Walmart’s (NYSE: WMT) acquisition of Indian e-commerce giant Flipkart marks the American big-box retailer’s entry into a lucrative market that’s going to be worth at least $200 billion by 2026. Even then, online sales will account for just 12% of India’s overall retail sales, according to Morgan Stanley estimates, which means that the opportunity could be much bigger in the long run.
Ideally, Walmart investors should applaud such a deal, but many shareholders don’t seem convinced about the price that Walmart is paying for a piece of this opportunity. Walmart shares fell after the deal was announced, and they are still down as of this writing.
Here’s why Walmart’s valuation of Flipkart might not have gone down well with some investors.
The valuation problem
Walmart is shelling out $16 billion for a 77% majority stake in Flipkart, which values the Indian e-commerce giant at nearly $20.8 billion. So Walmart is paying a massive premium over the $11.4 billion valuation put on Flipkart in Apr. 2017, which was originally down from $15.2 billion in 2015.
This drop in the valuation isn’t surprising, because the company has encountered mixed results tapping the Indian e-commerce opportunity so far. Its revenue growth in fiscal 2017 slowed down to just 29% as compared to the 50% growth reported previously, losses swelled 68% that same year to $1.3 billion.
Meanwhile, AIG subsidiary Valic had trimmed Flipkart’s valuation to $8 billion at the end of 2017, just months after the company raised $3 billion in its a funding round from investors such as SoftBank, eBay, Microsoft, and Tencent.
In fact, Flipkart’s fundraising last year was essentially a down round (which means that its shares were sold at a lower price than in the previous round). The company had to accept a lower valuation, as it was in need of cash to fight Amazon’s (NASDAQ: AMZN) growing market share in India.
Independent data from three research platforms indicates that Amazon’s mobile app and website are more popular than Flipkart’s. In fact, Amazon has trumped Flipkart on mobile downloads, monthly desktop visits, and daily active users quite consistently over the past few quarters. So while the American company clocked an average of 868 million monthly mobile visits in the period from August to October 2017, Flipkart lagged behind with 389 million visits.
Walmart might not have picked a sure thing, but it paid the premium associated with one. However, a close look at the potential gains from the deal suggests that the big-box retailer has its sights set on a worthy prize.
Why the premium is justified
Walmart is in no mood to let the Indian e-commerce opportunity slip through its hands, and it can quickly scale up its operations once the acquisition is through thanks to the synergies that Flipkart offers.
Walmart currently operates 21 Best Price Modern Wholesale stores in India in a cash-and-carry format. These stores sell close to 5,000 items, including fruits and vegetables; fresh, frozen, and chilled food; dry groceries; hotel and restaurant supplies; personal and home care items; clothing; and office supplies.

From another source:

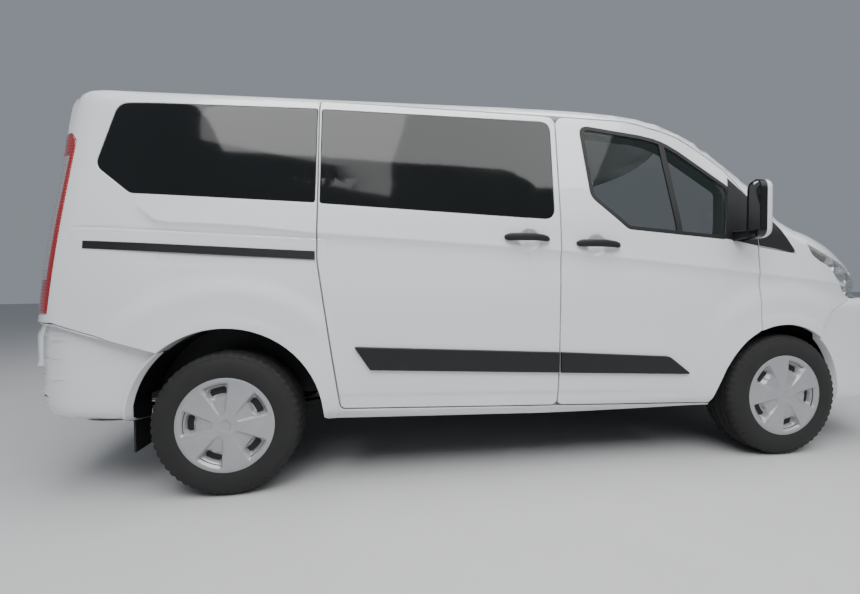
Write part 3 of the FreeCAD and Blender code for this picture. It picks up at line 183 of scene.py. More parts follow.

The company also claims that it sources over 95% of its goods for Best Price from local producers. This could allow the company to build its network in the grocery and household products market, where Amazon is already turning its focus. The e-commerce giant believes that groceries and consumables will supply half of the company’s business in the next five years, so this is an area that Walmart can now target with the help of its local contacts and Flipkart’s existing distribution.
Moreover, most of these Best Price stores are located in the northern and central parts of the country, so they should complement Flipkart’s infrastructure plans to build a massive logistics facility in south India.
Playing the bigger game
Walmart is getting its hands on an established e-commerce player that has its fingers on the pulse of the Indian consumer. For instance, Flipkart knows that products such as smartphones are in strong demand among Indian consumers, so it has been rolling out offers such as no-cost installments to push sales.
Not surprisingly, Flipkart had an impressive 51% share of the online smartphone market in India last year. With Walmart’s money and existing infrastructure, Flipkart can expect to build its dominance in other categories as well, making the acquisition worth Walmart’s while in the long run.